Mostly because it’s really cool looking. It’s really swordy, so even people who know nothing about knives know it’s something different. It’s not good for anything but slicing meat, but that it does better than anything else. When I’m slicing meat in front of a roaring wood fire in a brick hearth, with iron grates and tongs, on a 5x10 foot butcher block, it looks and feels awesome. I’ve got a bunch of knives, many of them much more versatile and generally useful, but for sujihikis the competitors would be Hitohira Kikuchiyo, Shiro Kamo AS, Hinoura AS, Mazaki stainless, and Kurosaki Raijin. Also tried doing the line with a 300mm yanagi and that was pretty fun. Don’t know anything about any other Tou knives though.
Good to know. Thanks for the response
 
Favourite knife .... hmmmm. That’s tough for a person who considers every knife he owns as members of his family. The best I can do is the knife I reach for most often. It’s a Perfect Kitchen Knife made by Murray Carter. I bought it years ago for $225. Try do that now!

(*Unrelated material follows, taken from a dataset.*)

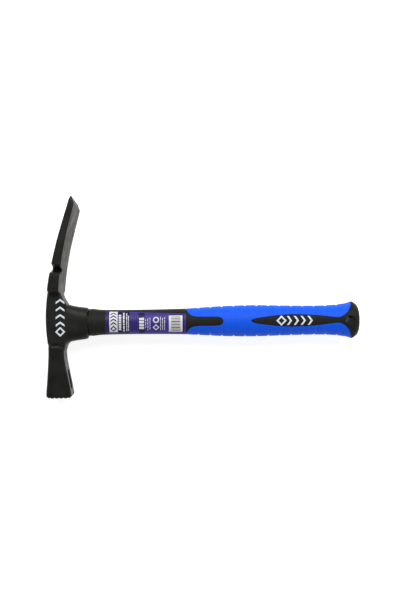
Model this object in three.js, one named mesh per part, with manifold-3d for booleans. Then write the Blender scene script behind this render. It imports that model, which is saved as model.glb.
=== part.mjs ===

Here’s a pic

8D987A5A-846B-4CD2-8F6E-2E3952B81BE6.jpeg


It’s a short knife, about 195mm. Blue steel, soft iron clad, very thin, sharpens up like a dream, hold an edge forever. Fully reactive so it needs constant care. Don’t even think about pumpkins or squash, cartilage or bones. I love the tip. Great for push cutting, but enough belly for rocking when necessary. Perfect for use in a small home kitchen. Probably not at all suitable for a commercial kitchen. I have lots of knives that serve other purposes but this knife is first off my block when I’m in a hurry to get things done. Not my favourite, but definitely my most used.